Si dice che la vettura va in sottosterzo. Ma basta sollevare il piede ed ecco che le ruote riacquistano aderenza e tornano in curva. Non solo, ma essendo sterzate forniscono una spinta nella direzione della curva: in questo senso si dice che le trazioni anteriori sono più facili da guidare perché hanno un comportamento istintivo e si controllano solo con l’acceleratore, dosando la trazione e giocando sulla deriva dei pneumatici. E senza rischiare tradimenti e sbandate, perché le ruote posteriori – quelle che “gestiscono” il testa-coda – non sono sollecitate e hanno tutta l’aderenza disponibile sul terreno.
Nel caso di trazione posteriore le cose cambiano. Se siamo in curva e applichiamo più coppia al retrotreno, avremo dapprima un maggior carico e maggior aderenza, ma se superiamo il limite (perché chiediamo contemporaneamente aderenza laterale e longitudinale) la prima forza che mancherà è l’appoggio laterale. E quando questo succede dietro, il testacoda è in vista. In una fase precedente, giocando la deriva dei pneumatici posteriori e dosando il gas con bravura, si può determinare un “sovrasterzo di potenza”, vale a dire un accenno di sbandata posteriore, che aiuta a chiudere la curva. Ma bisogna essere dei “manici”.
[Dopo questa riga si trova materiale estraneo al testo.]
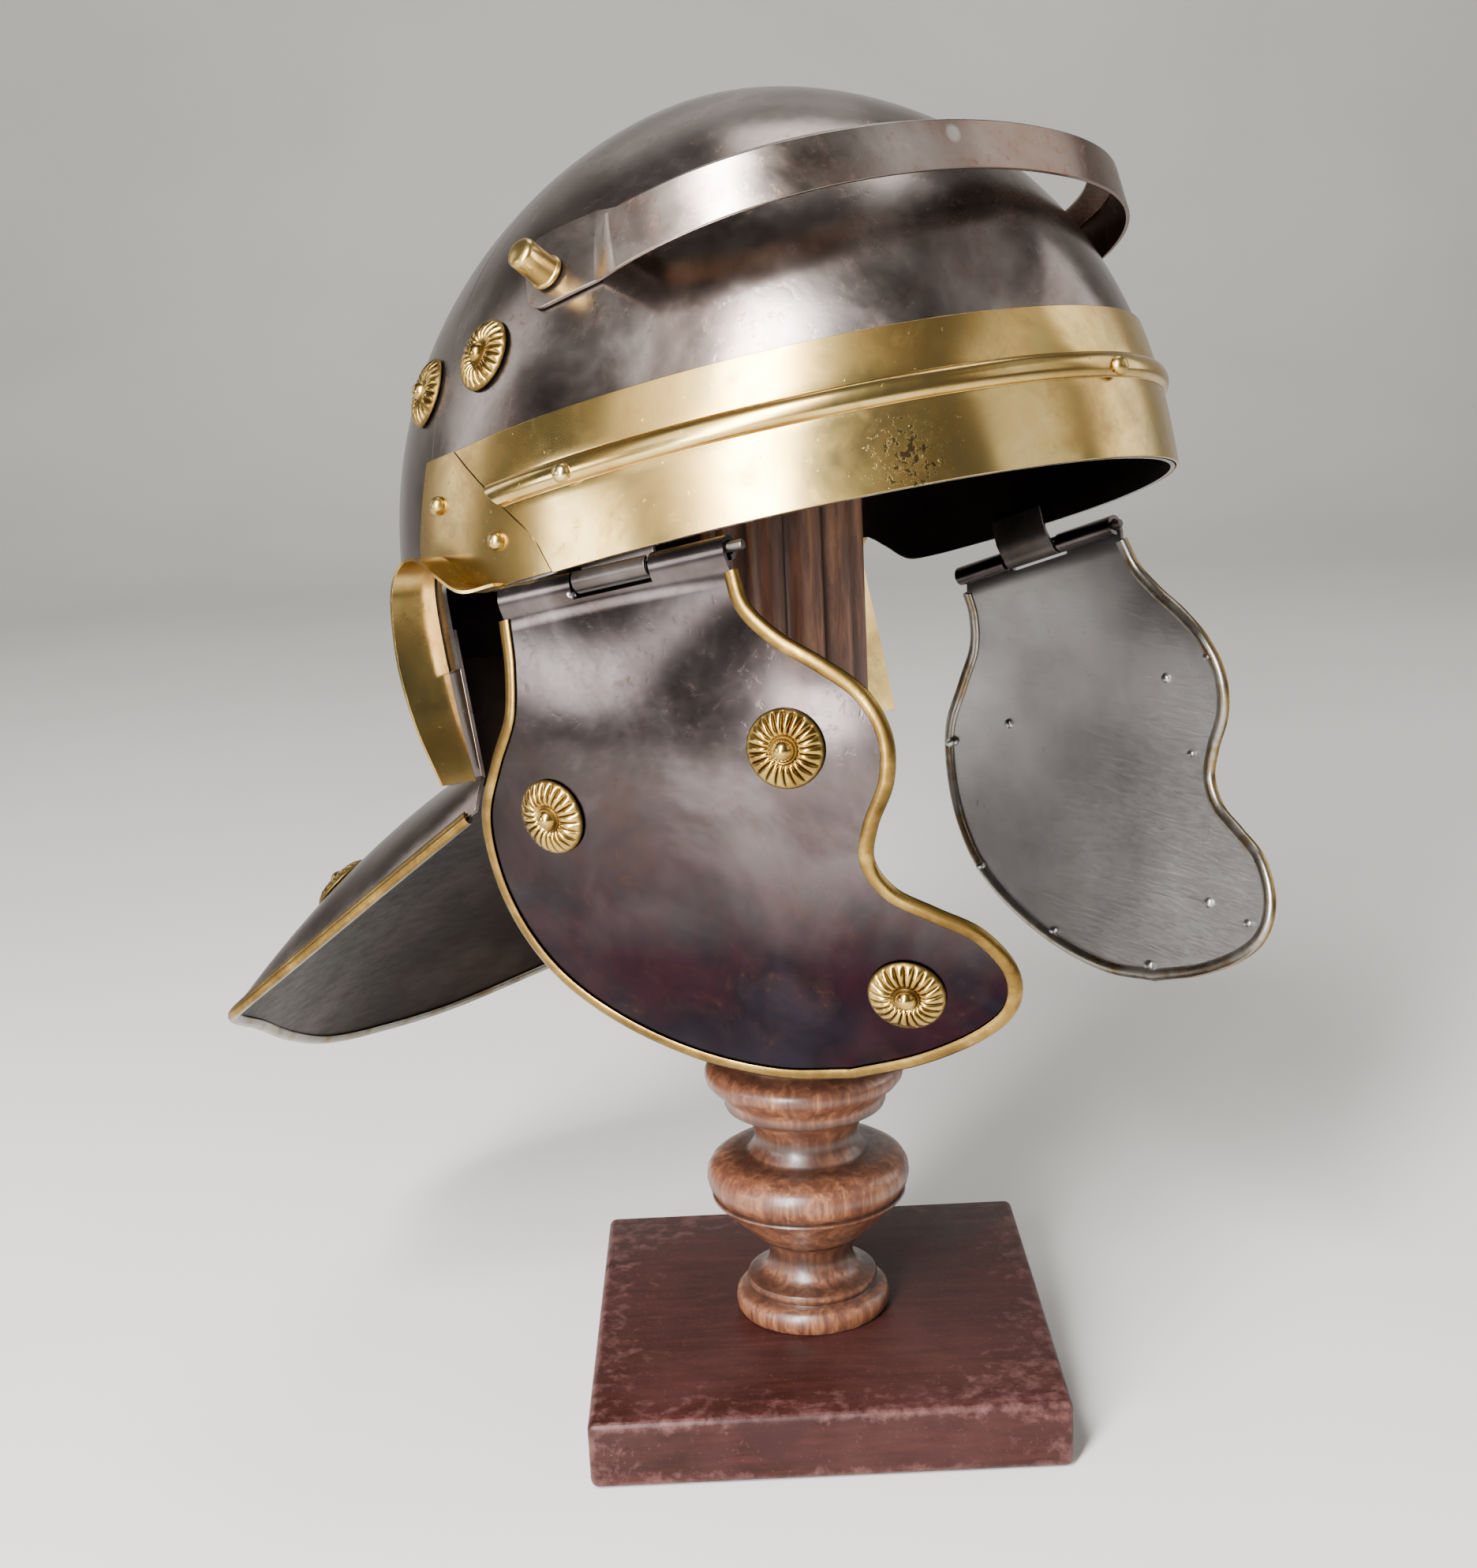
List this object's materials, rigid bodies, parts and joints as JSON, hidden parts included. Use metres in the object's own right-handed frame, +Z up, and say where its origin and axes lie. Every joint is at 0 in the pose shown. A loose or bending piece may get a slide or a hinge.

Quella posteriore tradisce, ma piace ai “manici”
Infine, il tradimento della trazione posteriore. Se percorriamo una curva al limite, per esempio sul bagnato, e togliamo gas a metà curva perché temiamo di non riuscire a finirla, succede che alleggeriamo il retrotreno, alias riduciamo l’aderenza dietro, mentre trasferiamo un po’ di carico davanti, incrementandone l’aderenza. Risultato: le ruote anteriori stringono maggiormente la curva e sollecitano ancora di più – lateralmente – i pneumatici posteriori. La sbandata è inevitabile, improvvisa, non correggibile con una manovra istintiva. I maghi del controsterzo ci riescono, ma sono pochi.
Ѐ questo comportamento “traditore” della trazione posteriore – reso ancor più colpevole in qualche modello “tutto dietro” - unitamente all’indiscutibile minor costo produttivo della soluzione “tutto avanti”, che ha reso trionfante, dagli anni Sessanta in poi, la trazione anteriore.